Other Functional Language Issues

  1. Evaluation Issues:
    1. Evaluation Order: Because many functional programs do not have side effects, the order in which functional arguments are evaluated should be immaterial. Therefore, many functional languages allow their compilers to evaluate functional arguments in any order they prefer, or even in parallel. Some scheme compilers evaluate arguments right to left (our gambit compiler is an exception-it evaluates arguments left to right). For example:
      (define add (lambda (x) (+ x 20)))
      (define min (lambda (x y) (if (< x y) x y)))
      
      (trace add)
      
      (min (add 5) (add 20))
      
      [Entering #[compound-procedure 4 add]
          Args: 20]
      [40
            <== #[compound-procedure 4 add]
          Args: 20]
      [Entering #[compound-procedure 4 add]
          Args: 5]
      [25
            <== #[compound-procedure 4 add]
          Args: 5]
      ;Value: 25
      
      1. Scheme Evaluation Order
        1. Functions: Any order--determined by the compiler
        2. Special Forms (e.g., cond, if, loops, or/and): Have a pre-specified evaluation order. For example, an if function always evaluates the conditional expression first, and then either the if or else expression

    2. Applicative-Order versus Normal-Order Evaluation
      1. Definitions
        1. Applicative-Order Evaluation: evaluates function arguments before passing them to a function (Scheme functions use applicative-order evaluation)
        2. Normal-Order Evaluation: passes arguments unevaluated to a function (Scheme special forms use normal-order evaluation)

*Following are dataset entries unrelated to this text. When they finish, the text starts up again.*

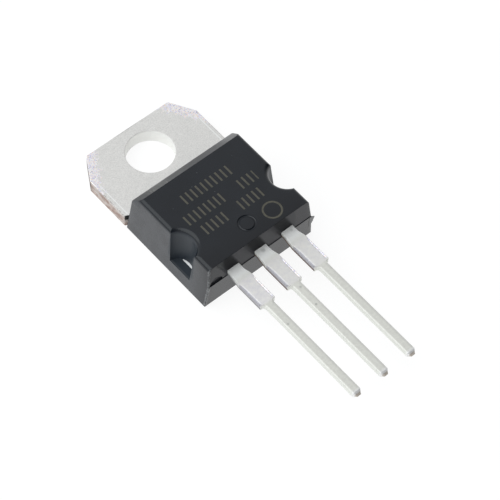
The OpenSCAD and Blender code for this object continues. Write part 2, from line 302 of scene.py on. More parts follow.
def smooth(t):
    t = np.clip(t, 0, 1)
    return t * t * (3 - 2 * t)


def lead_skin(x_mid, y_from):
    """Straight stamped lead: a rounded rectangle carried along -Y. Its half width follows the outline
    d -> h(d): neck, flare (S-shaped at +X, straight at -X), shoulder with a rounded corner and a fillet,
    pin and tip. Over the shoulders the top is pressed down outside |x| = e, where e curves in from the
    outer edge: at +X by a shallow valley, smooth(share / 0.3) deep, that climbs back by up to six tenths,
    and at -X by a bevel, smooth(share)."""
    flare_end, tip_start = NECK_LEN + FLARE_LEN, LEAD_LEN - TIP_LEN
    turn = np.linspace(0, np.pi / 2, 7)
    stretches = [np.linspace(-BODY_TO - y_from, NECK_LEN, 6)[:-1],
                 NECK_LEN + FLARE_LEN * np.linspace(0, 1, 22)[:-1],
                 np.linspace(flare_end, SHOULDER_END - SHOULDER_R, 44)[:-1],
                 SHOULDER_END - SHOULDER_R + SHOULDER_R * np.sin(turn),
                 SHOULDER_END + FILLET_LEN * (1 - np.cos(turn)),
                 np.linspace(SHOULDER_END + FILLET_LEN, tip_start, 40)[1:-1],
                 tip_start + TIP_LEN * np.linspace(0, 1, 7)]
    d = np.concatenate(stretches)
    corner = sum(len(s) for s in stretches[:3])
    fillet, pin_at, tip_at = corner + 7, corner + 14, len(d) - 7
    widening = SHOULDER_HALF - LEAD_NECK_HALF
    step = widening * smooth((d - NECK_LEN) / FLARE_LEN)
    early = widening * np.clip((d - FLARE_LEFT) / (flare_end - FLARE_LEFT), 0, 1) - step
    half = np.where(d < flare_end, LEAD_NECK_HALF + step, SHOULDER_HALF)
    half[corner:fillet] = SHOULDER_HALF - SHOULDER_R + SHOULDER_R * np.cos(turn)
    half[fillet:pin_at] = PIN_HALF + FILLET_HALF - FILLET_HALF * np.sin(turn)
    half[pin_at:] = PIN_HALF
    tip = smooth((d - tip_start) / TIP_LEN)
    half[tip_at:] = PIN_HALF + (TIP_HALF - PIN_HALF) * tip[tip_at:]
    thin = (LEAD_T - TIP_T) / 2 * tip

    def down(values):
        return values[:, None]

    h, low, top, along = down(half), down(LEAD_Z + thin), down(LEAD_TOP - thin), down(d)
    coined = smooth((along - PRESS_FROM) / 0.10) * smooth((SHOULDER_END - 0.06 - along) / 0.16)
    drop = PRESS_DEPTH * coined
    pin = smooth((along - SHOULDER_END) / 0.3)
    low_r = np.minimum(LOW_ROLL, 0.25 * h)
    r, r_left = (np.minimum(ROLL + more * pin, 0.4 * (top - low)) for more in (PIN_ROLL_RIGHT, PIN_ROLL_LEFT))
    swing = 0.15 * np.clip(1 - (along - flare_end) / 1.1, 0, 1) ** 2
    e = np.minimum(CREASE_HALF + swing, 0.95 * (h - r_left))

    outer = np.linspace(0.5, 1, 13)[1:]
    part = np.concatenate([-outer[::-1], np.linspace(-0.5, 0.5, 9), outer])[None, :]
    share = np.clip(np.abs(part) * 2 - 1, 0, 1)
    beyond = e + share * (h - np.where(part > 0, r, r_left) - e)
    x_top = np.sign(part) * np.where(np.abs(part) <= 0.5, 2 * np.abs(part) * e, beyond)

    def valley(at):
        return smooth(at / 0.3) * (1 - 0.6 * smooth((at - 0.3) / 0.8))

    z_top = top - drop * np.where(part > 0, valley(share), smooth(share))
    arc = np.linspace(np.pi / 2, 0, 6)[None, 1:]
    side = np.linspace(0, 1, 7)[None, 1:-1]

    def down_side(roll, start):
        low_arc = arc[:, ::-1]
        x = [h - roll + roll * np.cos(arc), h + 0 * side, h - low_r + low_r * np.cos(low_arc)]
        z = [start - roll + roll * np.sin(arc), (start - roll) * (1 - side) + (low + low_r) * side,
             low + low_r - low_r * np.sin(low_arc)]
        return np.concatenate(x, 1), np.concatenate(z, 1)

    right_top, left_top = top - drop * valley(1.0), top - drop
    (x_right, z_right), (x_left, z_left) = down_side(r, right_top), down_side(r_left, left_top)
    z_left = z_left[:, ::-1]
    spans = (x_top, x_right, (h - low_r) * np.linspace(1, -1, 8)[None, :], -x_left[:, ::-1])

    def around(*values):
        """Joins what is given for the top, the +X side, the back and the -X side."""
        return np.concatenate([np.broadcast_to(v, span.shape) for v, span in zip(values, spans)], 1)

    x = around(*spans)
    x = x + np.where(x < 0, x / h, 0) * down(early * (d < flare_end))
    z = around(z_top, z_right, low, z_left)
    y = np.broadcast_to(-BODY_TO - along, x.shape)
    rows, cols = x.shape
    points = np.stack([x + x_mid, y, z], -1)
    caps = [np.arange(cols), (rows - 1) * cols + np.arange(cols)[::-1]]

    top_wing = coined * np.clip(share * 4, 0, 1) * np.where(part > 0, 1.0, 0.45)
    fold = coined * np.clip(1 - np.abs(share - 0.08) * 7, 0, 1) * (part > 0.5)
    pressed = smooth((along - flare_end) / 0.2) * smooth((SHOULDER_END - 0.02 - along) / 0.04)
    top_dull = pressed * 0.85 * smooth((share - 0.1) / 0.6) * (part < 0)
    side_dull = pressed * np.clip(0.75 + 0.5 * (LEAD_TOP - z_left), 0, 1)
    sheared = np.clip((low + 0.24 - z_left) / 0.06, 0, 1)
    cut = around(0, 0.2 * sheared[:, ::-1], 0, sheared) * smooth((SHOULDER_END - along) / 0.04)
    cut[-4:] = smooth((along[-4:] - LEAD_LEN + 0.18) / 0.1)
    return shell(points, grid_faces(rows, cols), caps, cut=cut,
                 wing=around(top_wing, coined * 0.8, 0, coined * 0.1), crease=around(fold, 0, 0, 0),
                 shoulder=smooth((along - 1.0) / 0.35) * smooth((SHOULDER_END + 0.13 - along) / 0.2),
                 dull=around(top_dull, 0, 0, side_dull),
                 flank=around(0, np.clip((right_top - z_right) / 0.1, 0, 1), 1,
                              np.clip((left_top - z_left) / 0.1, 0, 1)))


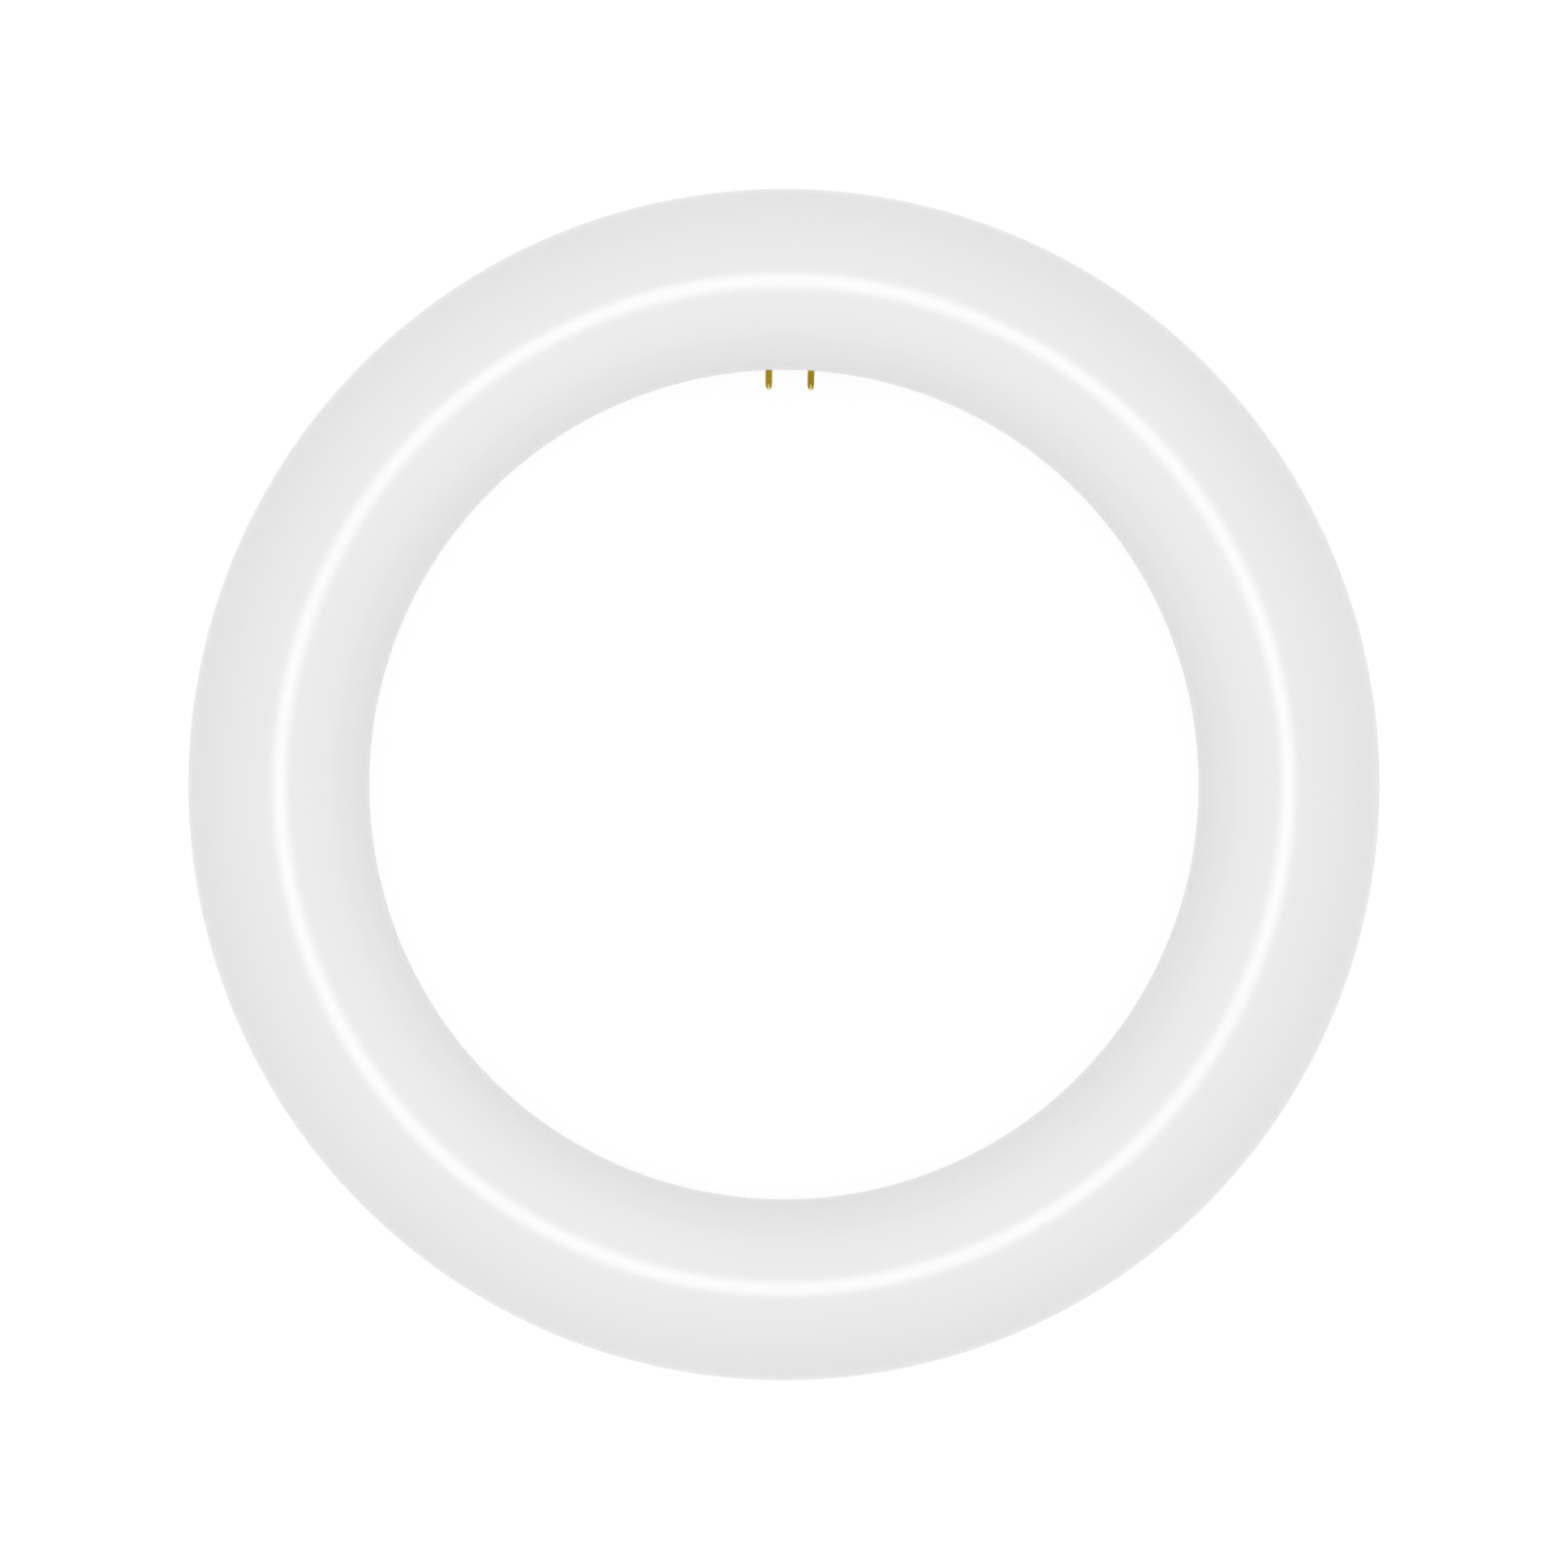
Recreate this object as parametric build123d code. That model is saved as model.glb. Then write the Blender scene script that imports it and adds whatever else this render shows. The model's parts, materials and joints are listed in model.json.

      2. Illustrations of the difference between the two
        1. The obvious difference is short-circuit evaluation in boolean operators. Applicative-order evaluation will evaluate all arguments before evaluating the boolean operator, which could cause unwanted effects if the first condition was guarding the second, as in:
          (and (not (= y 0)) (/ x y))
          
          Normal-order evaluation will allow us to short-circuit the evaluation as soon as one of the conditional expressions causes the outcome to become known

        2. Consider the following function and function call:
          (define double (lambda (x) (+ x x )))
          
          (double (* 3 4))
          
          Under applicative order evaluation we have:
          (double (* 3 4))
          ==> (double 12)
          ==> (+ 12 12)
          ==> 24
          
          Under normal order evaluation we have:
          (double (* 3 4))
          ==> (+ (* 3 4) (* 3 4))
          ==> (+ 12 (* 3 4))
          ==> (+ 12 12)
          ==> 24
          
          and hence we perform twice the work.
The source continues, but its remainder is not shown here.